§ What the task requires
Each line of the material below that holds the word "bending" needs to be copied.

§ Dataset content
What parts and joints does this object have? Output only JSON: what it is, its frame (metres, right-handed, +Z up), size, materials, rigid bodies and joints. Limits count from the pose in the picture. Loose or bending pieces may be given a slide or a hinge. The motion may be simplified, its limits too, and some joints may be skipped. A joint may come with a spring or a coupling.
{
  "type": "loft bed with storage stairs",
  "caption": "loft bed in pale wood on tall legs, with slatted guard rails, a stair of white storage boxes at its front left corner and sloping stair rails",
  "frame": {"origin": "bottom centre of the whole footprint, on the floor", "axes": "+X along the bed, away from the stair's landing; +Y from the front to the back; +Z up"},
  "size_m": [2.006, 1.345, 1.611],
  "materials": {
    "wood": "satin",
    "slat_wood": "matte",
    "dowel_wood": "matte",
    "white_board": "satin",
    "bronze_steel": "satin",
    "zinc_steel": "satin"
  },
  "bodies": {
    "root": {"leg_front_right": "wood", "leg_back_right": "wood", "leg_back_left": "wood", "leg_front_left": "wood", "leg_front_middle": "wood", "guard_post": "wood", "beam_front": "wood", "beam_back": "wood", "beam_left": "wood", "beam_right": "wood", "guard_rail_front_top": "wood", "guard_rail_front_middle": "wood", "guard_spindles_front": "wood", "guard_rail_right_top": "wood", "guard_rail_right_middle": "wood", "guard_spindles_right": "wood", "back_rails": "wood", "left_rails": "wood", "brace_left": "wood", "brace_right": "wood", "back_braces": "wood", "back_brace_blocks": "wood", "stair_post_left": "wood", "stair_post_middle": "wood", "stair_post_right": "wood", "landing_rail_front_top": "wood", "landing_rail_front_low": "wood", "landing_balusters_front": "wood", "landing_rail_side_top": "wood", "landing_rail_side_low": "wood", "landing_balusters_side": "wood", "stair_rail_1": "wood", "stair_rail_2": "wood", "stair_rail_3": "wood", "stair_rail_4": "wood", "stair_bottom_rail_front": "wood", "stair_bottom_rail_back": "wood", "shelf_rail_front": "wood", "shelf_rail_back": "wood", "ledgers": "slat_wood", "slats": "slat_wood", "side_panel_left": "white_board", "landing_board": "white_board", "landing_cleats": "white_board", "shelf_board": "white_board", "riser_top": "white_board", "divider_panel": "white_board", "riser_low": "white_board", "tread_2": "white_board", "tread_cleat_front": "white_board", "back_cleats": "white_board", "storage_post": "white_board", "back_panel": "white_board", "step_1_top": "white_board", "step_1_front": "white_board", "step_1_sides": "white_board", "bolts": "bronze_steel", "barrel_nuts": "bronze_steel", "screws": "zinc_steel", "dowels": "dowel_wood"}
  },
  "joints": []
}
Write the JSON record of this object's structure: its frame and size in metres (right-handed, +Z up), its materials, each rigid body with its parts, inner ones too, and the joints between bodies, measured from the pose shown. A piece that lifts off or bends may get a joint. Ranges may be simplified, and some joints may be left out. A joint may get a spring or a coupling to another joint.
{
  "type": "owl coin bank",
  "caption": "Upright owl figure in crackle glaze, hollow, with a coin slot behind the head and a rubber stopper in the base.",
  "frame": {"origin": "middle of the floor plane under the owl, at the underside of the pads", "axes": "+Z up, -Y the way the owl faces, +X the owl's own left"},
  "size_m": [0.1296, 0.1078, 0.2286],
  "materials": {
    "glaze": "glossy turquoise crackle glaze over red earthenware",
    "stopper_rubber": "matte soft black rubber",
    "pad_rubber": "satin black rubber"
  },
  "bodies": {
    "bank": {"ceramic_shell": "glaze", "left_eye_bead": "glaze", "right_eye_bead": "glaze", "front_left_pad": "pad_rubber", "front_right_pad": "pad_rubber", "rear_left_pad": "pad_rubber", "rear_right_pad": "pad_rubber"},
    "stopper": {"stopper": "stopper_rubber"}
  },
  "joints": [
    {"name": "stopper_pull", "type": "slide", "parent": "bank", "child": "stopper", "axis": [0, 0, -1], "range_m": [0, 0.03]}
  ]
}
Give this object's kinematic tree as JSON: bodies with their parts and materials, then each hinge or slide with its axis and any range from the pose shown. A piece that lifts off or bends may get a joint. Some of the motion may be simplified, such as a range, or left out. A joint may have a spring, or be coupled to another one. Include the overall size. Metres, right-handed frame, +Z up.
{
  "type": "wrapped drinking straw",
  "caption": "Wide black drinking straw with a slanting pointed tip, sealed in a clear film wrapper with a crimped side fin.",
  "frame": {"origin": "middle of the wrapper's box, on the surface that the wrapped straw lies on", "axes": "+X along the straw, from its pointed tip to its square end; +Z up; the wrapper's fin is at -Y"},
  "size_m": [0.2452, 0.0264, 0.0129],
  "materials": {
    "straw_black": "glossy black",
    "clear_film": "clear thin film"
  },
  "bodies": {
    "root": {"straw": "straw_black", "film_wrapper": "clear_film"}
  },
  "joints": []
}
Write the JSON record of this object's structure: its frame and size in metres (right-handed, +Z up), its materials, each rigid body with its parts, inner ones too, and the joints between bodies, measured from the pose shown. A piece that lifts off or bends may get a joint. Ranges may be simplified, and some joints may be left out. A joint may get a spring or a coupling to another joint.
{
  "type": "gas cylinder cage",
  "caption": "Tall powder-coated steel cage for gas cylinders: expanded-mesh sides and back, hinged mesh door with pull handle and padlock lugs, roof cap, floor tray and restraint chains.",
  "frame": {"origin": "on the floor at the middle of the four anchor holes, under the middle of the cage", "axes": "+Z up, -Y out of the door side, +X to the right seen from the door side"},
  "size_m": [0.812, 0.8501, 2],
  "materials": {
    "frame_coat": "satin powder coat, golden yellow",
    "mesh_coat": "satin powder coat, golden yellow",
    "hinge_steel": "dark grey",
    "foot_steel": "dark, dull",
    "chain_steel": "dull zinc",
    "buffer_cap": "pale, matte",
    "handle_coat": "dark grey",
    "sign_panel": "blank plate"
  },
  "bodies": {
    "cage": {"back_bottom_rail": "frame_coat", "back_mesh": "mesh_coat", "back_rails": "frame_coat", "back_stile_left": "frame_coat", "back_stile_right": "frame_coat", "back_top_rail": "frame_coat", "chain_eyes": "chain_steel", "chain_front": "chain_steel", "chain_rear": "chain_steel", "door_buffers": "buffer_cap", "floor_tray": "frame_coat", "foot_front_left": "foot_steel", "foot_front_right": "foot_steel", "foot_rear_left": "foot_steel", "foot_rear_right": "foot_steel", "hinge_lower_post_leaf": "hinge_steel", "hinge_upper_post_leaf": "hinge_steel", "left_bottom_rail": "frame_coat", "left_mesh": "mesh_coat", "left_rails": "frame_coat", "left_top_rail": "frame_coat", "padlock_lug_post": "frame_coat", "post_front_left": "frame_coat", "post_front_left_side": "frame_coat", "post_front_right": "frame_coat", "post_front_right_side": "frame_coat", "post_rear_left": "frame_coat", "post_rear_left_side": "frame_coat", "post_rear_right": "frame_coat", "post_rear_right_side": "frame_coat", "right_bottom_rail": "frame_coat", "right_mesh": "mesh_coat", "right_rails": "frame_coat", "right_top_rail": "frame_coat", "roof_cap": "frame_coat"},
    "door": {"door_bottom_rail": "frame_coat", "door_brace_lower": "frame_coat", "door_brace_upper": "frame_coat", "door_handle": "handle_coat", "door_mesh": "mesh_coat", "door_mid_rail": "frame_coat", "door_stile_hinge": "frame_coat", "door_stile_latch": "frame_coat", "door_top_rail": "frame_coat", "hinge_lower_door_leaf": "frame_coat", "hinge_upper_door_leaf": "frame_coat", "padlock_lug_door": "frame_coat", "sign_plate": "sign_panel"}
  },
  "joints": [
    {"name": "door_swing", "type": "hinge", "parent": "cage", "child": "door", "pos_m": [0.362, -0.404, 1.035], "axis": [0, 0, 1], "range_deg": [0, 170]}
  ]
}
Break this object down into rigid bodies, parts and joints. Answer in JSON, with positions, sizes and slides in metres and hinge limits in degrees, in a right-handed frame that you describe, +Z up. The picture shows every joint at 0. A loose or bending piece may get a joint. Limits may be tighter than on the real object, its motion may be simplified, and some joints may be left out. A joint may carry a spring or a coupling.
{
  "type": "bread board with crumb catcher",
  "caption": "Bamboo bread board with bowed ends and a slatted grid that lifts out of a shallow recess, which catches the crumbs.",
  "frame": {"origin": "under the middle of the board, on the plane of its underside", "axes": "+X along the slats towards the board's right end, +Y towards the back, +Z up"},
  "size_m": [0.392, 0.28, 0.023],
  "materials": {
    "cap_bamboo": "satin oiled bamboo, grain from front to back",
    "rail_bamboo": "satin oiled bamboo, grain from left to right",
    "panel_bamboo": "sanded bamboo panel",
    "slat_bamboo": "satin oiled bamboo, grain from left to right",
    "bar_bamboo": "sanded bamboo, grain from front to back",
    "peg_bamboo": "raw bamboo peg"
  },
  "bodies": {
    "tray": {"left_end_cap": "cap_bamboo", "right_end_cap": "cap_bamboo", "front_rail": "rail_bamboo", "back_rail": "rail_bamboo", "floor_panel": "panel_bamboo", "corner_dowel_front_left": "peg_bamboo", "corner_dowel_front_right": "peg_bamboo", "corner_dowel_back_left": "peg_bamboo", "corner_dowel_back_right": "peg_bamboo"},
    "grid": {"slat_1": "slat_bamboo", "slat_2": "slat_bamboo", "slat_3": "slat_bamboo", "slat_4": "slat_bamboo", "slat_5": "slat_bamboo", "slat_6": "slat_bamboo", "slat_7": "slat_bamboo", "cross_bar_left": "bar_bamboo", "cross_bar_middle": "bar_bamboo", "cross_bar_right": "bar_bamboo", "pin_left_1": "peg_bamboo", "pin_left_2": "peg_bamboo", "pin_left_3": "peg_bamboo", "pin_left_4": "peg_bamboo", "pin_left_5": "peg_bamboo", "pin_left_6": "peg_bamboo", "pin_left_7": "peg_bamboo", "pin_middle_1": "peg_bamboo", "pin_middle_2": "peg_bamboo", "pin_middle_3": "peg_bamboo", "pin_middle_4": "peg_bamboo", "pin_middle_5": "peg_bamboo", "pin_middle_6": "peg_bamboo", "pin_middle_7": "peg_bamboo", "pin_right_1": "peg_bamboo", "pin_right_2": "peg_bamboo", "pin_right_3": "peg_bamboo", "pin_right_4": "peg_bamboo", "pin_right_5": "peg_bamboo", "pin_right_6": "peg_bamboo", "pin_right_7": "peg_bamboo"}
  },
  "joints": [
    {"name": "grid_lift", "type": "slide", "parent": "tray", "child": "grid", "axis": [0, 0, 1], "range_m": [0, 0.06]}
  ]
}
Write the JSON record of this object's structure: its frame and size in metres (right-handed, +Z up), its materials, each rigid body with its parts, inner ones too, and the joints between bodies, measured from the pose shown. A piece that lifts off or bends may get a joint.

§ The solution
What parts and joints does this object have? Output only JSON: what it is, its frame (metres, right-handed, +Z up), size, materials, rigid bodies and joints. Limits count from the pose in the picture. Loose or bending pieces may be given a slide or a hinge. The motion may be simplified, its limits too, and some joints may be skipped. A joint may come with a spring or a coupling.
Break this object down into rigid bodies, parts and joints. Answer in JSON, with positions, sizes and slides in metres and hinge limits in degrees, in a right-handed frame that you describe, +Z up. The picture shows every joint at 0. A loose or bending piece may get a joint. Limits may be tighter than on the real object, its motion may be simplified, and some joints may be left out. A joint may carry a spring or a coupling.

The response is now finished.